The UK's first geothermal energy and combined heat and power (CHP) district heating and chilling scheme in Southampton City Centre is ensuring it maintains its environmental credentials by using state-of-the-art electronic descaling instead of chemicals to remove scale build-up from its chillers and cooling towers.

Launched in 1986, Southampton Geothermal Heating Company's £4 million multi-source heating and chilling scheme generates 7MW of electricity per hour to supply 20 major consumers in the city centre as well as the newly opened West Quay shopping centre, the largest of its kind in Europe.

Following the dramatic rise of oil prices in the late 1970s, the Department of Energy set up a research programme looking into the potential for alternative energy sources in the UK, particularly wind, wave and geothermal energy. At one such site, located at Marchwood power station on Southampton Water, the Department of Energy began drilling a well, hoping to test geothermal resources held in the Wessex basin.

Following these initial successful trials, the Department of Energy, working with Southampton City Council and the Energy Technology Support Unit, drilled a further well in the centre of Southampton. Within this well, water was found at a depth of nearly 1,800 metres and at a temperature of 76°C. The size of the resource was deemed too small to develop by the Department of Energy, but the City Council refused to let the project fail and eventually found Utilicom, a French-owned energy management company, as a partner with whom to develop the scheme.

The original well, which currently provides about a fifth of the system's heat input, now operates alongside combined heat and power generators. These use conventional fuels to make electricity, with the waste heat from this process being recovered for distribution through the 11km mains network.

The domestic heating scheme in Southampton, which helps reduce its customers’ energy bills by 25% and the City's CO2 emissions by 10,000 tonnes a year, closely resembles a huge domestic central heating system.

Hot, treated water circulates underground from the heat station to a growing number of customers in the city centre and is then returned for reheating. Power for the downhole circulation pumps and plant is generated at the heat station by CHP. The heat from the CHP generators is fed into the district-heating scheme with surplus power being sold to the National Grid.

Since the pioneering launch of the initial geothermal project in 1986, Southampton's district heating scheme has grown dramatically, primarily due to the use of up-to-the-minute technology, which has included the use of a Wartsila 5.7MW multi-fuelled CHP generator.

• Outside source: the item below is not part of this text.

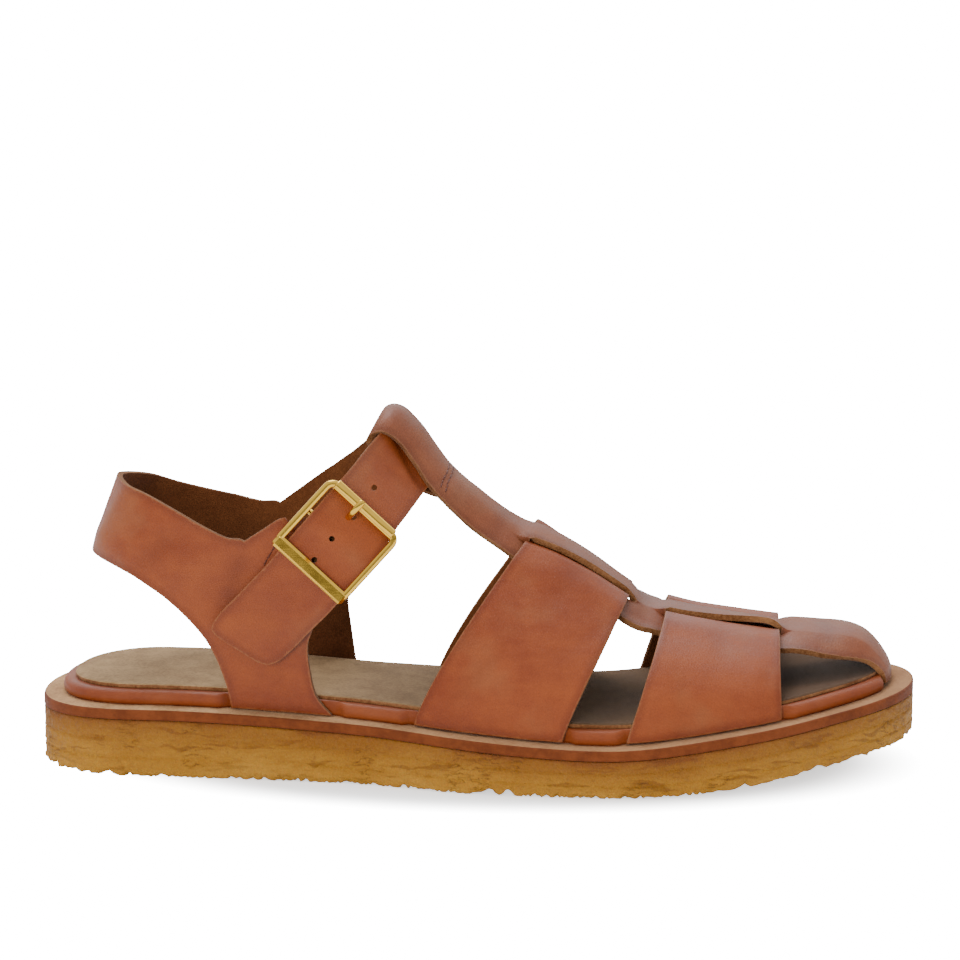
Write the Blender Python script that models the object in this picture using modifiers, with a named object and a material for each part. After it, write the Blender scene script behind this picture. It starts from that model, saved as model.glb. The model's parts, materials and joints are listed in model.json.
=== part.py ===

In 1994 the company decided to use waste heat from the CHP generators to provide chilled water for air conditioning. Initially connected to the five-star De Vere Grand Harbour Hotel, the scheme was expanded in 2001 to include the city's leisure centre, West Quay development and the BBC studios.

A water softener was used to control scale in the first chilling system installed. However, with a tonne of salt a week being used at a cost of £250, when the chilling scheme was extended four-fold, the company decided to source an alternative means of preventing scale. This was done for cost-saving as well as operational reasons, as the softener could not keep up with peak demand of 100 Tons of water per day, resulting in the system scaling.

ScalewatcherTM ENiGMA units were fitted onto five linked cooling towers, used in the condensers of six 500 Ton Chillers. After a few weeks one of the chillers was opened for the first time in 12 months and found to be completely scale free.

" We would have expected to see some residual scale on the chillers and inlet pipe, but both were completely clean," said Mike Zorab, Engineering Manager. “ Since then the chillers and cooling towers have remained scale free, resulting in reduced maintenance and downtime and less power being used. The units will provide us with a payback within 18 months based on savings in salt alone."

"This was an exciting and fascinating project," said John Thompson, Managing Director, Environmental Treatment Concepts. "We have worked very closely with Southampton Geothermal Heating Company to ensure the Scalewatcher ENiGMA worked successfully, visiting the site on a weekly basis to check and monitor unit performance.”

Plans have now been drawn up to increase the district heating and chilling scheme to encompass the redevelopment of Southampton Football Club's old ground at The Dell and a new Barrett Housing development at the former site of the Polygon Hotel. The Barrett Homes project consisting of 108 private residential flats will be the first private housing in the UK to use district heating.